* start Records for this exercise *

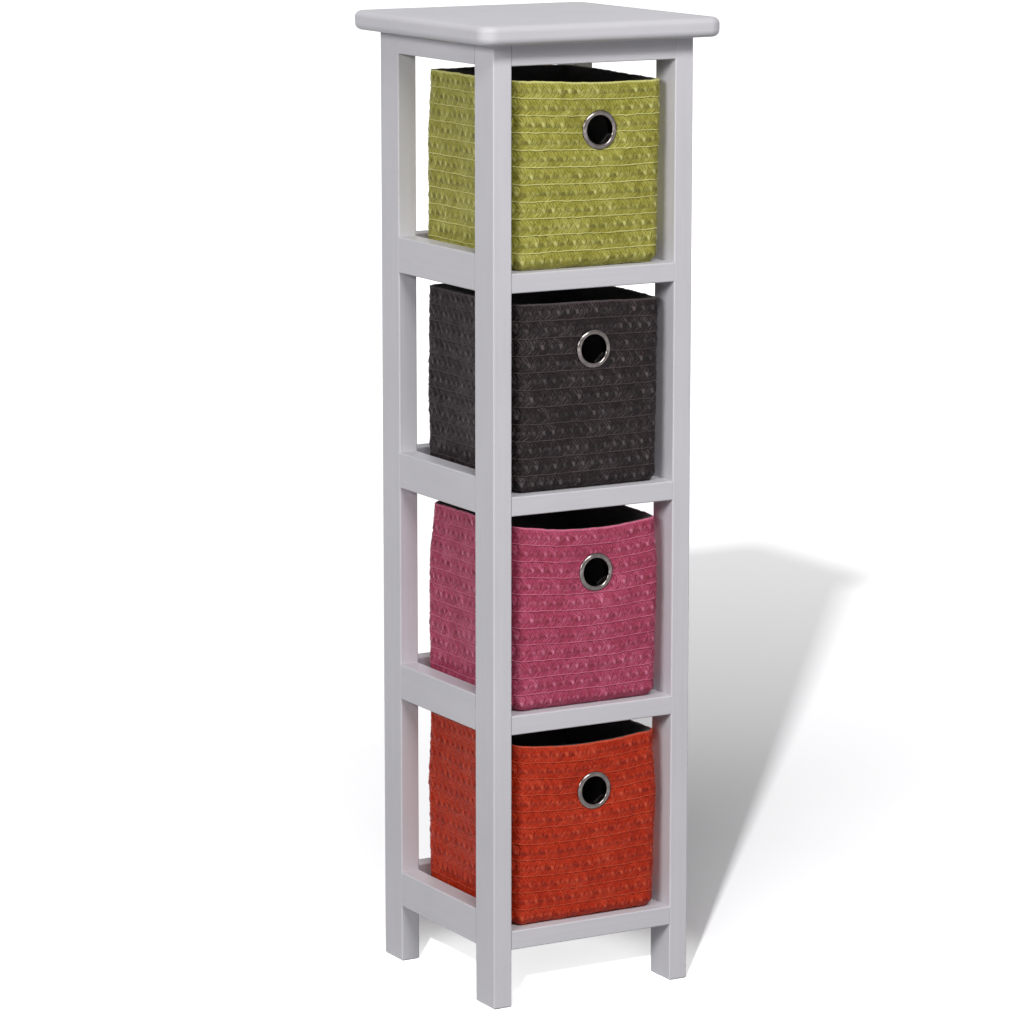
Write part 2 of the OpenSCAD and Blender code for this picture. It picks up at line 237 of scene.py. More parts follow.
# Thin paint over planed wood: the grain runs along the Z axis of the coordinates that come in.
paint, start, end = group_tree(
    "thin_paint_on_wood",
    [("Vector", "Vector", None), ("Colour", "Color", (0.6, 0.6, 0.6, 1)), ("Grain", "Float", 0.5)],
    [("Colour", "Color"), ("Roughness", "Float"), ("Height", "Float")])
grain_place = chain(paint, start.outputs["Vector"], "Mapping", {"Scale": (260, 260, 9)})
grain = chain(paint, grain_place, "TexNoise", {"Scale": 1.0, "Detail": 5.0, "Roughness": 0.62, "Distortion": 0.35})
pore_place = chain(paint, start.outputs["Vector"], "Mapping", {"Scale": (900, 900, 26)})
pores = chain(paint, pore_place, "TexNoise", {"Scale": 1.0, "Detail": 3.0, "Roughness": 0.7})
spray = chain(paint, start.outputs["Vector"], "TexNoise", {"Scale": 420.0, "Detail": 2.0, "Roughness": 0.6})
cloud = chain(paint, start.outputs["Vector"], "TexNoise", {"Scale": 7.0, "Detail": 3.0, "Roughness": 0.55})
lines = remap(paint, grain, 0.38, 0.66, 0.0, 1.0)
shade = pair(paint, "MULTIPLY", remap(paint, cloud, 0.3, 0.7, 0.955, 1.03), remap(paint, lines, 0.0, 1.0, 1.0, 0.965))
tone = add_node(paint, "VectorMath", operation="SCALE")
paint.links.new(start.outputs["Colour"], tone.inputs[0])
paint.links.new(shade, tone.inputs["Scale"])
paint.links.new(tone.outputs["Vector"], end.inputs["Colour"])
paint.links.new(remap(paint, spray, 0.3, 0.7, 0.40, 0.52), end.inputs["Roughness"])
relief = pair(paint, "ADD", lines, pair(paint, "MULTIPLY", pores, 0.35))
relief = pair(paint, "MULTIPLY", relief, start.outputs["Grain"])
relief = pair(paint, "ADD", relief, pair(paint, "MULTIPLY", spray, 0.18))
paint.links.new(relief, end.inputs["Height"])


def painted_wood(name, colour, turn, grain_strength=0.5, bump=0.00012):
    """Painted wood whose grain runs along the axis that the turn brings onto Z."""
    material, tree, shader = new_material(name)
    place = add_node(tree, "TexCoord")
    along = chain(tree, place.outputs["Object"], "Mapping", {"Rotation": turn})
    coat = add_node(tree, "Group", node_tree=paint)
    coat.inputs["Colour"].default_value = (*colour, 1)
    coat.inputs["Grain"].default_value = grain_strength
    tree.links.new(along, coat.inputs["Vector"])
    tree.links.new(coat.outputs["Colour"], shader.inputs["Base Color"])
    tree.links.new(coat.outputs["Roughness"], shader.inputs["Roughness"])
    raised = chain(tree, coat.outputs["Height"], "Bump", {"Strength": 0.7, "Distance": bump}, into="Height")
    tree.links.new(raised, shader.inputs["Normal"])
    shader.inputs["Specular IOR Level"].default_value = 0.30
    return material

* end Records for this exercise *
* start Records for this exercise *

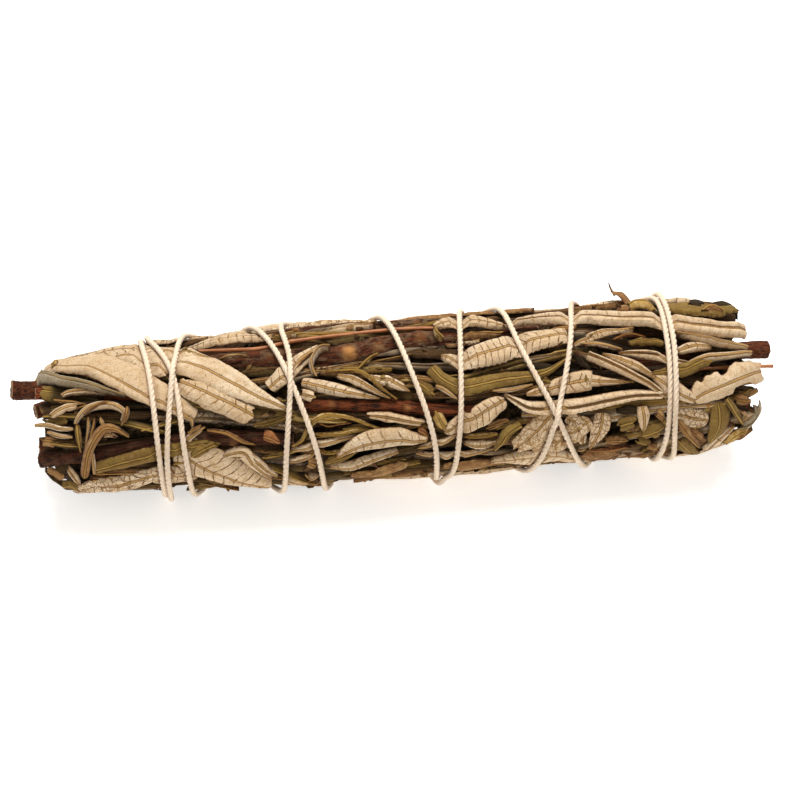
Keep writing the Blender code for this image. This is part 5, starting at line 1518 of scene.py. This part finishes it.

* end Records for this exercise *

Task goal ▸ Search the data above for the word "scene", then gather each line in which it appears.

Output for this task ▸
Write part 2 of the OpenSCAD and Blender code for this picture. It picks up at line 237 of scene.py. More parts follow.
Keep writing the Blender code for this image. This is part 5, starting at line 1518 of scene.py. This part finishes it.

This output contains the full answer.